Receive Riverside webhook events when a recording completes, download each participant's isolated audio track, transcribe every track with Deepgram pre-recorded STT, and produce a merged speaker-labelled transcript.
A Node.js Express server that listens for Riverside recording.completed webhooks, fetches the per-track audio files (each participant recorded separately at source quality), submits each track to Deepgram STT with diarization disabled (since tracks are already per-speaker), and returns a merged, time-ordered transcript with speaker labels.
- Node.js 18 or later
- Deepgram account — get a free API key
- Riverside account — sign up
Copy .env.example to .env and fill in your keys:
| Variable | Where to find it |
|---|---|
DEEPGRAM_API_KEY |
Deepgram console → API Keys |
RIVERSIDE_API_KEY |
Riverside dashboard → Settings → API |
cp .env.example .env
# Fill in your API keys in .env
npm install
npm startThe server starts on port 3000 (override with PORT env var).
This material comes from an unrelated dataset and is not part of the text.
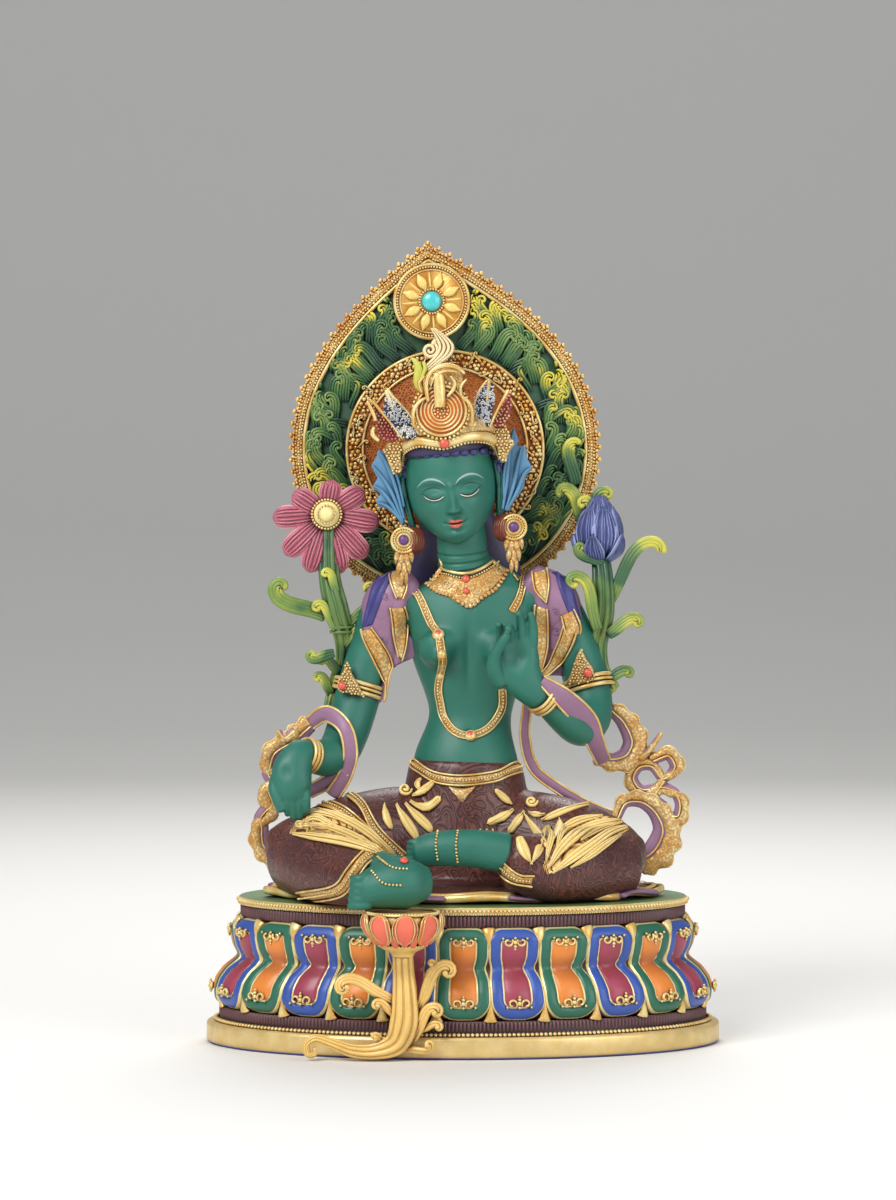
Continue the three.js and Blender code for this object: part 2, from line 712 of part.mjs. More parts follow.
function makeOpenLotus() {
  const centre = [-50.6, 11, 140.6];
  const seedRadius = openLotusRadius * 0.255;
  const petals = petalTurns.map((degrees) => {
    const turn = THREE.MathUtils.degToRad(degrees); // from straight down, round to the right
    const reach = openLotusRadius * (0.79 + 0.21 * Math.cos(turn));
    const station = (part, back, half) => [
      centre[0] + reach * part * Math.sin(turn),
      centre[1] + back,
      centre[2] - reach * part * Math.cos(turn),
      half * openLotusRadius,
      openLotusRadius * 0.1,
    ];
    return limb([
      station(0.24, 0.5, 0.07),
      station(0.62, -1, 0.16),
      station(0.93, -1, 0.13),
    ], { sides: 4, dome: 0.6 });
  });
  const seedHead = ball([centre[0], centre[1] - 3, centre[2]], [seedRadius, 3.4, seedRadius],
    { across: 8, down: 4 });
  const stem = limb([
    [-50, 13, 138, stemRadius * 0.9],
    [-49.6, 9, 118, stemRadius],
    [-47, 7, 106, stemRadius * 1.1],
    [-44, 9.5, 95, stemRadius],
    [-43.6, 13.5, 86, stemRadius],
    [-47, 13, 77, stemRadius * 0.8],
    [-49.6, 9, 68, stemRadius * 0.6],
  ], { sides: 6 });
  const leaves = [
    leafTrail([[-47, 7, 101, 2.6], [-56, 7, 100, 2.4], [-62, 6, 104, 1.8], [-61, 5, 111, 2],
      [-64, 5, 117, 3.2], [-67.5, 5, 115, 2]]),
    leafTrail([[-45, 10, 93, 2], [-51, 8, 88, 2.8], [-54.5, 7, 85, 1.8]]),
    leafTrail([[-45, 8, 95, 2], [-41, 8, 104, 1.8], [-34, 9, 112, 1.6]]),
    leafTrail([[-49, 10, 70, 2], [-52, 10, 76, 2.4], [-49.6, 12, 81, 1.6]]),
  ];
  return joined([...petals, seedHead, stem, ...leaves]);
}

function makeBlueLotus() {
  const bud = limb([
    [51, 13, 124, budRadius * 0.45],
    [51, 13, 130, budRadius * 0.9],
    [50.8, 13, 137, budRadius],
    [50.4, 13, 143, budRadius * 0.8],
    [50, 13, 148, budRadius * 0.3],
  ], { sides: 8 });
  const stem = limb([
    [51, 13, 127, stemRadius * 0.8],
    [52, 9, 117, stemRadius * 1.1],
    [52, 8, 104, stemRadius * 1.2],
    [49.6, 8, 92, stemRadius * 1.1],
    [50.6, 7.4, 83, stemRadius],
    [55, 6, 75.4, stemRadius * 0.9],
  ], { sides: 6 });
  const leaves = [
    leafTrail([[49, 8, 96, 2], [46, 8, 109, 2.2], [44.6, 8, 119, 1.8], [39, 8, 120, 2],
      [38.4, 7, 114, 2.2]]),
    leafTrail([[53, 9, 106, 2], [58, 9, 119, 2], [61.5, 10, 128, 1.8], [67, 10, 135.5, 2.2],
      [72.4, 10, 133, 1.4]]),
    leafTrail([[51, 8, 95, 2], [57.6, 7, 101, 2.4], [61.5, 7, 96, 1.8]]),
    leafTrail([[50, 15, 138, 2.6, 3], [43.6, 19, 148, 3.4, 3], [41.4, 22, 160, 3.2, 3],
      [38.6, 24, 169, 1.4, 2]]),
    leafTrail([[56, 6, 74, 2.4], [57.6, 5, 70, 3], [56.4, 5, 66, 1.6]]),
  ];
  return joined([bud, stem, ...leaves]);
}

// Scarves: flat bands that lie along the picture plane, in loops
function band(stations, rings, depth = bandDepth) {
  const full = stations.map(([x, y, z, halfWidth]) => [x, y, z, halfWidth, depth]);
  return limb(full, { sides: 4, rings, dome: 0.2 });
}

function makeLeftScarf() {
  return joined([
    band([[29, -24, 80, 2], [37, -22.5, 73.5, 4], [45, -15, 65, 4.6], [49, -8, 56, 3.6],
      [52, 1, 49.4, 3]], 6, 1.6),
    band([[50, 2, 51, 3], [55, 5, 48.6, 3.4], [61.6, 7, 50, 4.6], [64.4, 8, 56, 4.8],
      [61, 8, 63.6, 4], [55.4, 7, 68.6, 2.6]], 8),
    band([[66, 7, 50, 2], [69.4, 6, 53, 1.8], [73.6, 5, 59, 1.2]], 3),
    band([[70.5, 7, 49.4, 2], [76.6, 6, 51.6, 2.6], [79.6, 6, 46.6, 2.8], [74.6, 7, 42.6, 2.2],
      [70.4, 8, 47.4, 2.4], [65, 8, 47, 2.6], [62.6, 8, 42, 2.6], [66.4, 8, 37.4, 2.6],
      [75, 7, 38.4, 2.6], [81, 6, 34.6, 2.6], [80.6, 6, 28, 2.8], [76, 7, 27.6, 2.6]], 13),
    band([[56.8, 3, 28, 2], [60, 4, 34, 2.6], [66.6, 5, 34.6, 3.2], [72.6, 6, 30.4, 4],
      [76, 6, 23, 5.4], [73, 6, 15, 6], [66, 6, 10, 4.6]], 8),
    band([[74.6, 7, 41.6, 2], [70, 7, 34.6, 3.4], [74, 7, 31, 3.4]], 3),
    band([[23.8, -8, 71, 1.6], [23, -2, 58, 2], [26.4, 2, 46.4, 2], [36, 3, 38.6, 2],
      [47, 3, 32, 2.2], [58, 3, 27.6, 2.2]], 7, 1.8),
  ]);
}

function makeRightScarf() {
  return joined([
    band([[-57, 0, 63, 2.6], [-50.4, -4, 67, 3.2], [-43.6, -10, 62.4, 2.8], [-41.4, -11, 53, 2.8],
      [-43.4, -9, 44.6, 2.8], [-48, -7, 37, 3]], 7, 1.6),
    band([[-43.6, -9, 46.6, 2.6], [-51, -5, 41.4, 2.8], [-57, -2, 38, 2.6]], 3),
    band([[-62, -2, 60, 3], [-66, -2, 57.6, 2.4], [-68.4, -2, 60.4, 1.4]], 3),
    band([[-57, 0, 63, 3.4], [-63, -1, 58, 4], [-70.6, -2, 52.6, 3.6], [-71.6, -2, 45.6, 3.6],
      [-68, -2, 41, 3.6], [-72.6, -2, 38, 4], [-71, -2, 32, 4], [-75, -2, 26, 3.6],
      [-74.6, -3, 17.6, 3.6], [-68, -5, 11.4, 3.4]], 11),
  ]);
}

// Small lotus under her outstretched foot
const bowlCentre = onPlate.place(-21.6, -66.5, 0);

function makeFootLotus() {
  const top = plateTop;
  const profile = [
    [0, 0], [footBowlRadius * 0.92, 0], [footBowlRadius, -1.2], [footBowlRadius, -4.6],
    [footBowlRadius * 0.84, -8.6], [footBowlRadius * 0.6, -11.2], [footBowlRadius * 0.62, -12.4],
    [footBowlRadius * 0.3, -footBowlHeight], [0, -footBowlHeight],
  ].map(([radius, drop]) => new THREE.Vector2(radius, drop));
  const lathe = new THREE.LatheGeometry(profile, 12);
  lathe.rotateX(Math.PI / 2);
  const bowl = setIn(lathe, [bowlCentre.x, bowlCentre.y, top], { at: onFloor });
  const middle = bowlCentre.x;
  const front = -plinthHalf * depthShare - footStemRadius * 0.4;
  const along = (x, z, half, deep = half) => [middle + x, front, z * top, half, deep];
  const trail = (stations) => limb(stations, { at: onFloor, sides: 4 });
  const stem = limb([
    [bowlCentre.x, bowlCentre.y, top - footBowlHeight + 1, footStemRadius * 0.7],
    along(0.3, 0.58, footStemRadius * 0.95, footStemRadius * 0.8),
    along(0.8, 0.42, footStemRadius * 1.15, footStemRadius * 0.8),
    along(0.4, 0.26, footStemRadius * 1.05, footStemRadius * 0.8),
    along(-2.6, 0.12, footStemRadius * 0.8, footStemRadius * 0.7),
    along(-10, 0.065, footStemRadius * 0.6, footStemRadius * 0.6),
    along(-18, 0.07, footStemRadius * 0.45, footStemRadius * 0.5),
    along(-25, 0.115, footStemRadius * 0.4),
    along(-31, 0.14, footStemRadius * 0.35),
    along(-33.5, 0.09, footStemRadius * 0.3),
  ], { at: onFloor, sides: 6 });
  const leaves = [
    trail([along(-2, 0.42, 1.6), along(-8, 0.57, 1.8), along(-17, 0.64, 2.2), along(-22.6, 0.6, 2.2),
      along(-22, 0.5, 1.8)]),
    trail([along(2, 0.4, 1.6), along(5.6, 0.58, 1.8), along(13, 0.68, 2), along(21.4, 0.6, 2.2),
      along(18, 0.48, 1.8)]),
    trail([along(-1, 0.32, 1.6), along(-5, 0.46, 2), along(-9, 0.49, 1.6)]),
    trail([along(3, 0.24, 1.6), along(9, 0.37, 2), along(16.6, 0.33, 2), along(13, 0.28, 1.4)]),
    trail([along(2, 0.16, 1.6), along(9, 0.23, 1.6), along(14, 0.25, 1.2)]),
  ];
  return joined([bowl, stem, ...leaves]);
}

// The pieces, with their paint
function piece(name, solid, colour, roughness, metalness) {
  const mesh = solid.getMesh();
  const geometry = new THREE.BufferGeometry();
  geometry.setAttribute('position', new THREE.BufferAttribute(mesh.vertProperties, 3));
  geometry.setIndex(new THREE.BufferAttribute(mesh.triVerts, 1));
  geometry.computeVertexNormals();
  const material = new THREE.MeshStandardMaterial({ color: colour, roughness, metalness });
  const made = new THREE.Mesh(geometry, material);
  made.name = name;
  return made;
}

const plinth = makePlinth();
const figure = makeFigure();
const footLotus = clearOf(makeFootLotus(), [plinth, figure]);
const aureole = clearOf(makeAureole(), [figure]);
const medallionStone = makeMedallionStone();
const openLotus = clearOf(makeOpenLotus(), [figure, aureole]);
const blueLotus = clearOf(makeBlueLotus(), [figure, aureole]);
const scarfLeft = clearOf(makeLeftScarf(), [figure, blueLotus, plinth]);
const scarfRight = clearOf(makeRightScarf(), [figure, openLotus, plinth]);

const tara = new THREE.Group();
tara.add(piece('plinth', plinth, 0x32559b, 0.5, 0.1));
tara.add(piece('foot_lotus', footLotus, 0xe6cd82, 0.35, 0.8));
tara.add(piece('figure', figure, 0x2a7864, 0.5, 0));
tara.add(piece('aureole', aureole, 0x508238, 0.5, 0.2));
tara.add(piece('medallion_stone', medallionStone, 0x46bec3, 0.3, 0));
tara.add(piece('open_lotus', openLotus, 0xb95a6e, 0.5, 0));
tara.add(piece('blue_lotus', blueLotus, 0x4b5a96, 0.5, 0));
tara.add(piece('scarf_left', scarfLeft, 0x966e8c, 0.5, 0.1));
tara.add(piece('scarf_right', scarfRight, 0x966e8c, 0.5, 0.1));

export default tara;
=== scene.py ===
import bpy
import math
import random
import numpy as np
from mathutils import Matrix, Vector
from mathutils.bvhtree import BVHTree


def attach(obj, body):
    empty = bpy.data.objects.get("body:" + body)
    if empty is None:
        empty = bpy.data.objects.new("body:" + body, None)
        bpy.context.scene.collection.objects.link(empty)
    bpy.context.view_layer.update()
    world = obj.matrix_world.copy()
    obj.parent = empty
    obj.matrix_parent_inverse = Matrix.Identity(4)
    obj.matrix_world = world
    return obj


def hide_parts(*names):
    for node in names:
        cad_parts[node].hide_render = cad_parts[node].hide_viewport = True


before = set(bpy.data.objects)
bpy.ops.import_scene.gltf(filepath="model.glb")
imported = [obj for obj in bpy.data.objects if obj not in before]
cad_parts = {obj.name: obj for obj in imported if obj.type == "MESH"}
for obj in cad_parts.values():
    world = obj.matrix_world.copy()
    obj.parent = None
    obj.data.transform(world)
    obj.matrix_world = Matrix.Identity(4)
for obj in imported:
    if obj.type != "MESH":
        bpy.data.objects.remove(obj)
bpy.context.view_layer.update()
mm = 0.001
bpy.ops.object.select_all(action="DESELECT")

# Where things stand, in millimetres, as on the solids
places = {
    "plate": 54.3,  # level that the figure sits on
    "head": (-3.7, 2.5, 147), "headBow": 8, "headTilt": -8,
    "halo": (-6.6, 34, 165), "haloLean": -5.2,
}
view = {"spot": (-5.5, -1650, 205), "aim": (-5.5, 0, 163.2), "lens": 133.8}
front = np.array((0.0, -1.0, 0.0))
upward = np.array((0.0, 0.0, 1.0))


def turnMatrix(bow, tilt):
    return np.array(Matrix.Rotation(math.radians(bow), 3, "X") @ Matrix.Rotation(math.radians(tilt), 3, "Y"))


headTurn = turnMatrix(places["headBow"], places["headTilt"])
haloTurn = turnMatrix(0, places["haloLean"])


def onFloor(points):
    return np.array(points, float)


def onPlate(points):
    return np.array(points, float) + (0, 0, places["plate"])


def onHead(points):
    return onPlate(np.array(points, float) @ headTurn.T + places["head"])


def onHalo(points):
    return onPlate(np.array(points, float) @ haloTurn.T + places["halo"])


# ---------------------------------------------------------------- rows and sweeps
def unit(rows):
    return rows / np.maximum(np.linalg.norm(rows, axis=-1, keepdims=True), 1e-9)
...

| Method | Path | Description |
|---|---|---|
GET |
/health |
Health check |
POST |
/webhook/riverside |
Receives Riverside webhook events |
POST |
/transcribe |
Manual transcription — accepts { tracks: [{ participant_name, download_url }] } |
| Parameter | Value | Description |
|---|---|---|
model |
nova-3 |
Deepgram's most accurate speech model |
smart_format |
true |
Adds punctuation, casing, and paragraph formatting |
diarize |
false |
Disabled — Riverside already isolates speakers into separate tracks |
tag |
deepgram-examples |
Tags usage in the Deepgram console for tracking |
- Riverside sends a
recording.completedwebhook with metadata about each participant's audio track - The server downloads each track's audio via the Riverside download URL
- Each track is submitted to Deepgram pre-recorded STT independently (no diarization needed since each track is one speaker)
- Word-level results from all tracks are merged and sorted chronologically
- Consecutive words from the same speaker are grouped into segments
- The final output is a speaker-labelled transcript with timing information
{
"transcript": "[Host] Welcome to the show today.\n[Guest] Thanks for having me!",
"segments": [
{ "speaker": "Host", "start": 0.0, "end": 1.5, "text": "Welcome to the show today." },
{ "speaker": "Guest", "start": 1.6, "end": 2.8, "text": "Thanks for having me!" }
],
"word_count": 11,
"track_count": 2,
"speakers": ["Host", "Guest"]
}